When we first meet April Epner (Helen Hunt), her wedding is about to begin. After a brisk but persuasive montage of the ceremony, Then She Found Me lurches forward to a spat between April and her mother, during which April reveals feeling inferior for being adopted. It’s a bit sudden, this disclosure, and even April seems alarmed by it, but it’s only the first of several clouds on the horizon. In the next scene, presumably a few months later, her husband Ben (Matthew Broderick) reveals, “I don’t want this life.” What life he’s referring to is beyond our ability to say, since he hasn’t been onscreen since their wedding vows, but no matter, because immediately following his departure, April’s mother passes away. At that point, I’m reaching for the emergency brake: When a film throws a character over a cliff with such resolve, it helps to have a sense of the height from which she’s hurled. Or in the case of April Epner, how low she’s sunk, since April, at 39, is freshly dumped and without children. Then She Found Me is 13 minutes old at this point. What’s more, the film is a comedy.

Then, a twist: April’s birth mother makes contact through an intermediary. What April needs is a safe harbor; instead, she gets Bernice (Bette Midler), a bubbly, somewhat nutty television personality whose favorite topic is herself. Midler’s Bernice is wonderfully evasive regarding the circumstances of April’s conception —  at one point, she claims Steve McQueen was the father — while Hunt, who has appeared in only four films since the underrated Cast Away (2000), is overly frustrated and desperate, her face a mask of worry and defeat. (Hunt’s face, once so softly lined, is harder and thinner now, as if creased by sadness.) The film, abundantly grim to this point, comes alive with the arrival of Frank (Colin Firth), another abandoned soul looking for a mate. Firth is a rumpled, charming mess; April not only takes to him, she feels emboldened by his carefree ways, even going so far as to investigate Bernice’s claims of being her mother. Frank’s part is the best-conceived character in the film, and what’s more, Firth understands the light touch the role needs. Without Frank, Then She Found Me would be almost unwatchable. When he’s not onscreen, the tone swings between sanctimonious and daffy.

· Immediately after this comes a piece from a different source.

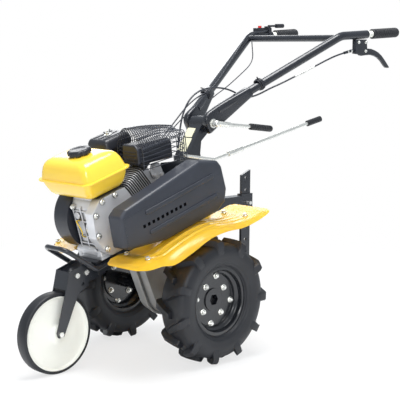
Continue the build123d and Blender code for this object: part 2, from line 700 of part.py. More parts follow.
def switches():
    # Stop switch and throttle on the right tube, drawn on the left and mirrored.
    switch = on_tube(702) * Pos(0, -18, 0) * Box(28, 26, 36)
    switch -= on_tube(702) * Cylinder(tube_radius + fit_gap, 60)
    save("stop_switch", mirror(switch, Plane.YZ), ground)
    button = on_tube(708) * Pos(0, -31, 0) * Rot(90, 0, 0) * Cylinder(7, 8, align=(Align.CENTER, Align.CENTER, Align.MIN))
    save("stop_button", mirror(button, Plane.YZ), ground)
    mount = on_tube(757) * (Cylinder(tube_radius + 5, 18) + Pos(0, -18, 0) * Box(26, 22, 18))
    mount -= on_tube(757) * Cylinder(tube_radius + fit_gap, 60)
    save("throttle_mount", mirror(mount, Plane.YZ), ground)
    lever = on_tube(757) * Pos(0, -29.3, 0) * Rot(90, 0, 0) * Cylinder(
        13, 6, align=(Align.CENTER, Align.CENTER, Align.MIN))
    arm = Line((234, 758, 1114), (240, 812, 1116))
    lever += sweep(Plane(arm @ 0, z_dir=arm % 0) * Circle(4), path=arm)
    knob = Line((240, 808, 1115.5), (241, 850, 1117))
    lever += sweep(Plane(knob @ 0, z_dir=knob % 0) * Circle(8), path=knob)
    save("throttle_lever", mirror(lever, Plane.YZ), ground)


def cable(name, route, radius):
    # A sheathed cable: straight runs joined by arcs as large as the runs allow.
    points = [Vector(*point) for point in route]
    radii = []
    for before, corner, after in zip(points, points[1:], points[2:]):
        first, second = corner - before, after - corner
        half_turn = radians(first.get_angle(second)) / 2
        radii.append(0.45 * min(first.length, second.length) / tan(half_turn))
    print(name, "radii", [round(value) for value in radii])
    path = FilletPolyline(*points, radius=radii)
    tube = sweep(Plane(path @ 0, z_dir=path % 0) * Circle(radius), path=path)
    print(name, "length", round(path.length), "volume ratio", round(tube.volume / (pi * radius ** 2 * path.length), 4))
    save(name, tube, ground)


def clamp_lever():
    # Tilt bolt with a nut on its far end, and the lever that clamps the ears.
    y, z = to_ground(tilt_y, tilt_z)
    start = column_width / 2 + tilt_boss_height + 2 * fit_gap + ear_depth
    body = rod_x(-start - 8, start + 1, y, z, tilt_bolt_radius)
    body += across(Pos(y, z) * RegularPolygon(11, 6), -start - 8, -start)
    body += rod_x(start, start + 16, y, z, 14)
    reach = Vector(start + 50, y + 190, z - 16)
    path = Line((start + 10, y, z), reach)
    body += sweep(Plane(path @ 0, z_dir=path % 0) * Circle(6), path=path)
    save("clamp_lever", body, ground)
    seat = reach + (path % 1) * fit_gap
    path = Line(seat, seat + Vector(22, 100, -10))
    save("clamp_grip", sweep(Plane(path @ 0, z_dir=path % 0) * Circle(12), path=path), ground)


def shift_control():
    # Arm on the side of the input case, and the long rod that reaches back to the driver.
    side = input_half_width
    arm = rod_x(side, side + 16, 100, 372, 10)
    plate = make_face(Polyline((92, 378), (154, 438), (170, 430), (108, 364), close=True))
    arm += across(plate, side + 10, side + 16)
    arm += rod_x(side + 10, shift_rod_x + 6, 160, 430, 5)
    save("shift_arm", arm, stance)
    y, z = to_ground(160, 430)
    path = Polyline((shift_rod_x, y + 10, z), (shift_rod_x, 178, 643), (60, 660, 750))
    rod = sweep(Plane(path @ 0, z_dir=path % 0) * Circle(6), path=path, transition=Transition.RIGHT)
    coupler = Line(Vector(shift_rod_x, 178, 643) + (path % 0.9) * 72, Vector(shift_rod_x, 178, 643) + (path % 0.9) * 142)
    rod += sweep(Plane(coupler @ 0, z_dir=coupler % 0) * Circle(9), path=coupler)
    save("shift_rod", rod, ground)
    seat = (path @ 1) + (path % 1) * fit_gap
    grip = Line(seat, seat + Vector(2, 70, 15))
    save("shift_grip", sweep(Plane(grip @ 0, z_dir=grip % 0) * Circle(11), path=grip), ground)
    arm = rod_x(side, side + 7, 150, 370, 8)
    arm += across(make_face(Polyline((143, 372), (162, 446), (175, 444), (158, 368), close=True)), side, side + 5)
    save("clutch_arm", arm, stance)


wheels()
front_wheel()
fork()
fork_bolts()
engine_bed()
bumper_bar()
gearbox()
engine()
fuel_tank()
air_cleaner()
muffler()
belt_cover()
fenders()
column()
hitch()
handlebar()
clutch_control()
switches()
clamp_lever()
shift_control()
cable("clutch_cable", clutch_route, cable_radius)
cable("throttle_cable", throttle_route, throttle_cable_radius)
cable("stop_wire", stop_route, stop_wire_radius)
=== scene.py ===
import bpy
import bmesh
import json
import math
from mathutils import Matrix, Vector


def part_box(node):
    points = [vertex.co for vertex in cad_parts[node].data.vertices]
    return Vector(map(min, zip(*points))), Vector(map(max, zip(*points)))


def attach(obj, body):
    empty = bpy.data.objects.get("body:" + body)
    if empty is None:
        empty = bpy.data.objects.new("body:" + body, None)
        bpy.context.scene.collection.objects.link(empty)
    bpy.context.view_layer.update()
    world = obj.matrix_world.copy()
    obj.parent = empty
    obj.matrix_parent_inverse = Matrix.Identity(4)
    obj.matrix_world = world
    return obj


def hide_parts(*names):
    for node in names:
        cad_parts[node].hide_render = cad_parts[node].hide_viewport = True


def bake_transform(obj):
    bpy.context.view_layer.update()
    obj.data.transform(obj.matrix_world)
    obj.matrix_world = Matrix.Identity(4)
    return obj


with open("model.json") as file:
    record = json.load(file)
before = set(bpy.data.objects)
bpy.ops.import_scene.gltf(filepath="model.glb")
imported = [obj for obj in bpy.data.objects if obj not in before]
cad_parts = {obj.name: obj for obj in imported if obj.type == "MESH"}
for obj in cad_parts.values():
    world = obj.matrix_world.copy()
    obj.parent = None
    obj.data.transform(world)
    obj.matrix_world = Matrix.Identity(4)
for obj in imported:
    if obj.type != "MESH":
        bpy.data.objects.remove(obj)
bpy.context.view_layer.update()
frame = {"nodes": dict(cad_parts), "record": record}
nodes = frame["nodes"]
print("frame loaded,", len(nodes), "nodes")

# The machine is drawn level in millimetres round its drive axle, then tipped onto its front wheel.
# "tipped" places such shapes, and "level" places those measured from the ground under the drive axle.
stancePitch = 17.5
axleLow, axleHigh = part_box("axle")
axleCentre = (axleLow + axleHigh) / 2
millimetre = Matrix.Scale(0.001, 4)
level = Matrix.Translation((0, axleCentre.y, 0)) @ millimetre
tipped = Matrix.Translation(axleCentre) @ Matrix.Rotation(math.radians(stancePitch), 4, "X") @ millimetre


# Camera and light

photo = {
    "place": (2.8393, -2.7400, 1.0063),
    "azimuth": 46.06, "elevation": 7.34, "roll": 0.44,
    "lens": 102.54, "sensor": 36.0,
}


def makeCamera():
    data = bpy.data.cameras.new("photoCamera")
    data.lens = photo["lens"]
    data.sensor_width = photo["sensor"]
    camera = bpy.data.objects.new("photoCamera", data)
    bpy.context.scene.collection.objects.link(camera)
    a, e = math.radians(photo["azimuth"]), math.radians(photo["elevation"])
    back = Vector((math.sin(a) * math.cos(e), -math.cos(a) * math.cos(e), math.sin(e)))
    turn = (-back).to_track_quat("-Z", "Y").to_matrix().to_4x4()
    roll = Matrix.Rotation(math.radians(photo["roll"]), 4, "Z")
    camera.matrix_world = Matrix.Translation(photo["place"]) @ turn @ roll
    bpy.context.scene.camera = camera


studio = {
    "floorSize": 60.0, "floorColour": (0.93, 0.93, 0.93, 1), "floorRoughness": 0.9,
    "fade": {"From Min": 0.9, "From Max": 2.2, "To Min": 0.7},
    "background": (1, 1, 1, 1), "worldColour": (0.88, 0.94, 1, 1), "worldStrength": 0.6,
    "lamps": [
        # name, place, target, size, power
        ("overhead", (0.3, -0.4, 3.4), (0, 0, 0.4), 2.0, 105),
        ("frontLeft", (3.4, -3.2, 2.4), (0, 0, 0.5), 1.6, 62),
        ("rearRight", (-3.2, 2.2, 2.4), (0, 0, 0.5), 2.2, 40),
    ],
}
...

Which brings us back to Hunt, who makes her directorial debut with Then She Found Me. Hunt aims for the comedy-with-a-serious-theme of the James L. Brooks variety, which makes sense because Hunt starred in the Brooks gem As Good as It Gets. But Hunt never establishes the delicate balance she’s after. The material requires subtle shifts between breakdown and breakthrough, between grim and glib, in order to handle the interplay of themes at work, which include aging, separation, parenthood, spirituality and forgiveness, among others. In fact, the film is so broadly orchestrated that the jokes, like seeds tossed to the wind, find no purchase. For her first project, it might have been wiser to work a smaller patch of ground, if only to give the material a more straightforward, manageable feel.  

Then She Found Me opens Friday, May 30, at the Bijou.